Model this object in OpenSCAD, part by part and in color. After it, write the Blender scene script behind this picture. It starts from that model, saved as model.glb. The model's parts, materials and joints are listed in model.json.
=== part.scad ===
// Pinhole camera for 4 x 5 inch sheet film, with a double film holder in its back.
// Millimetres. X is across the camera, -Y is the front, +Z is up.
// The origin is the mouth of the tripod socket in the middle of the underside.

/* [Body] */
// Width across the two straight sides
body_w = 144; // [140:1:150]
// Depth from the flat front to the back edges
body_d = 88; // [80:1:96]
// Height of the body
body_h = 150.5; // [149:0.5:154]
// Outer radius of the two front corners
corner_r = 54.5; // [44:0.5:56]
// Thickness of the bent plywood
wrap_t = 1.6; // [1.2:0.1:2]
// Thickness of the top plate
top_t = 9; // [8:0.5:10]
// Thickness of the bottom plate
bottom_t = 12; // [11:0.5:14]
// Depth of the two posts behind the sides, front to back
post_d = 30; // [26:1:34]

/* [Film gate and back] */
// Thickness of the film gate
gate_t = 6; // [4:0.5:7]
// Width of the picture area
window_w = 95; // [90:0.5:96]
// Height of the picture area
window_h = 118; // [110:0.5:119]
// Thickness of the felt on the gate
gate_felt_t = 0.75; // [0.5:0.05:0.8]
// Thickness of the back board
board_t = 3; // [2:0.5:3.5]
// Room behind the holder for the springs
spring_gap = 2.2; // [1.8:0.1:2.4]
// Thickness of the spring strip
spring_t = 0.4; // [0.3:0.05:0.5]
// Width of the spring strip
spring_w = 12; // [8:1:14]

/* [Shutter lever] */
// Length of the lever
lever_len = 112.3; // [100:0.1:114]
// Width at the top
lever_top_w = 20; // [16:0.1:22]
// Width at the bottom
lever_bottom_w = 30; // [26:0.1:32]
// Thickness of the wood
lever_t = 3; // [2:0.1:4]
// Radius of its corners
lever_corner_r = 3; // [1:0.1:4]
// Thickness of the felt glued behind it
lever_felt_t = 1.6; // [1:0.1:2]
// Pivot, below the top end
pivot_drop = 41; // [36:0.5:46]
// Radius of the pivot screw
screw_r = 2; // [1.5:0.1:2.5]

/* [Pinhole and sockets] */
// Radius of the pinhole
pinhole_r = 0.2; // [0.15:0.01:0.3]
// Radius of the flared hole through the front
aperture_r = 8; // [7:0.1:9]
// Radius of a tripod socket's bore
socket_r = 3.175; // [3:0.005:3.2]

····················

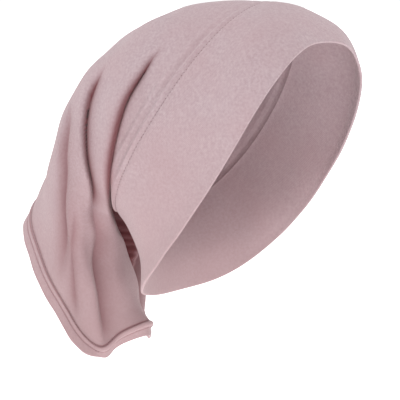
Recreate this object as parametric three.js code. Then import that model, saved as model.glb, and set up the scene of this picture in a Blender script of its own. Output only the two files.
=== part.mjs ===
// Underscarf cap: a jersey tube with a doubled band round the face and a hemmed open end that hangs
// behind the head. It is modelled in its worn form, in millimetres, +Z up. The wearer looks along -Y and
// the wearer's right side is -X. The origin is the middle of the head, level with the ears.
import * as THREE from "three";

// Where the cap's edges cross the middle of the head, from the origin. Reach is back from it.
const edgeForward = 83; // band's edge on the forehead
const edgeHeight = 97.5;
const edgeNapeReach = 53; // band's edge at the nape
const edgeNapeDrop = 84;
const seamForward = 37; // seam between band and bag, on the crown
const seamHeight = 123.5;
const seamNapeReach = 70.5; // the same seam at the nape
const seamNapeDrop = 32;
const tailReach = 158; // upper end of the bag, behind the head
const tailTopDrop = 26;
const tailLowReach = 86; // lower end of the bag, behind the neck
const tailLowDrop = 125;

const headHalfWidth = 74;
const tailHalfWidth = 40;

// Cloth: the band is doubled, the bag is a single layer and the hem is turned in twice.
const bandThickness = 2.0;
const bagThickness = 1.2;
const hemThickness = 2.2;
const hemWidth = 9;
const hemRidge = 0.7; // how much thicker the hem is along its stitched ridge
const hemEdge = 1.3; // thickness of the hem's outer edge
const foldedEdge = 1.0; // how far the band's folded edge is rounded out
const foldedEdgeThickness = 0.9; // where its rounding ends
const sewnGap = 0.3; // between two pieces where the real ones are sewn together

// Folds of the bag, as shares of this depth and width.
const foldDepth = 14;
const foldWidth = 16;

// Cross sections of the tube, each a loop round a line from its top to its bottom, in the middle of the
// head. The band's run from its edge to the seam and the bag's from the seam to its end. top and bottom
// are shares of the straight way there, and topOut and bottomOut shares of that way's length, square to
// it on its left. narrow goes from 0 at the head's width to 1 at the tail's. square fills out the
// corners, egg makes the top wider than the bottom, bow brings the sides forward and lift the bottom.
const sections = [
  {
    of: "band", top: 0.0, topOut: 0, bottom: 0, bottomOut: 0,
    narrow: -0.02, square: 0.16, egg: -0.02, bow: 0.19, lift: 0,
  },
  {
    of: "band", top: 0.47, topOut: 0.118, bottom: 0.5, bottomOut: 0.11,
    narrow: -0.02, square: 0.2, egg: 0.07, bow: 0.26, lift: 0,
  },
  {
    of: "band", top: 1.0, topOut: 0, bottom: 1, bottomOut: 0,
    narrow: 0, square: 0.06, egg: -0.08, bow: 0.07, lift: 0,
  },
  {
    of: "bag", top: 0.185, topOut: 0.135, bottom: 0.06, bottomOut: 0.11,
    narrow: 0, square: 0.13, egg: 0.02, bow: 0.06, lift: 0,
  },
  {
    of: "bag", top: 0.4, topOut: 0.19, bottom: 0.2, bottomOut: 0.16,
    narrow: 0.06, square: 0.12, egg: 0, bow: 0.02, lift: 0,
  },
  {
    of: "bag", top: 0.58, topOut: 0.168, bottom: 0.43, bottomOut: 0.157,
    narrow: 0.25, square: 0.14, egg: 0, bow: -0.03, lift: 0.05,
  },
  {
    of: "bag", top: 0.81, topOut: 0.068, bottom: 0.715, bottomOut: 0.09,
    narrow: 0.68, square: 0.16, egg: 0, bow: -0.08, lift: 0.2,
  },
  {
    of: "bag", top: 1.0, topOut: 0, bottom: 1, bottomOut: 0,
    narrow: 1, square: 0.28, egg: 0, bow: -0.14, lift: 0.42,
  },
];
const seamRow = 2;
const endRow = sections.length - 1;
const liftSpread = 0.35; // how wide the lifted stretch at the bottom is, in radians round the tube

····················

WHAT TO DO: Beginning with the line containing "Model this object" and ending with the line containing "screw_r = 2; // [1.5:0.1:2.5]", extract those lines exactly from the listing above, and only those.

EXPECTED ANSWER:
Model this object in OpenSCAD, part by part and in color. After it, write the Blender scene script behind this picture. It starts from that model, saved as model.glb. The model's parts, materials and joints are listed in model.json.
=== part.scad ===
// Pinhole camera for 4 x 5 inch sheet film, with a double film holder in its back.
// Millimetres. X is across the camera, -Y is the front, +Z is up.
// The origin is the mouth of the tripod socket in the middle of the underside.

/* [Body] */
// Width across the two straight sides
body_w = 144; // [140:1:150]
// Depth from the flat front to the back edges
body_d = 88; // [80:1:96]
// Height of the body
body_h = 150.5; // [149:0.5:154]
// Outer radius of the two front corners
corner_r = 54.5; // [44:0.5:56]
// Thickness of the bent plywood
wrap_t = 1.6; // [1.2:0.1:2]
// Thickness of the top plate
top_t = 9; // [8:0.5:10]
// Thickness of the bottom plate
bottom_t = 12; // [11:0.5:14]
// Depth of the two posts behind the sides, front to back
post_d = 30; // [26:1:34]

/* [Film gate and back] */
// Thickness of the film gate
gate_t = 6; // [4:0.5:7]
// Width of the picture area
window_w = 95; // [90:0.5:96]
// Height of the picture area
window_h = 118; // [110:0.5:119]
// Thickness of the felt on the gate
gate_felt_t = 0.75; // [0.5:0.05:0.8]
// Thickness of the back board
board_t = 3; // [2:0.5:3.5]
// Room behind the holder for the springs
spring_gap = 2.2; // [1.8:0.1:2.4]
// Thickness of the spring strip
spring_t = 0.4; // [0.3:0.05:0.5]
// Width of the spring strip
spring_w = 12; // [8:1:14]

/* [Shutter lever] */
// Length of the lever
lever_len = 112.3; // [100:0.1:114]
// Width at the top
lever_top_w = 20; // [16:0.1:22]
// Width at the bottom
lever_bottom_w = 30; // [26:0.1:32]
// Thickness of the wood
lever_t = 3; // [2:0.1:4]
// Radius of its corners
lever_corner_r = 3; // [1:0.1:4]
// Thickness of the felt glued behind it
lever_felt_t = 1.6; // [1:0.1:2]
// Pivot, below the top end
pivot_drop = 41; // [36:0.5:46]
// Radius of the pivot screw
screw_r = 2; // [1.5:0.1:2.5]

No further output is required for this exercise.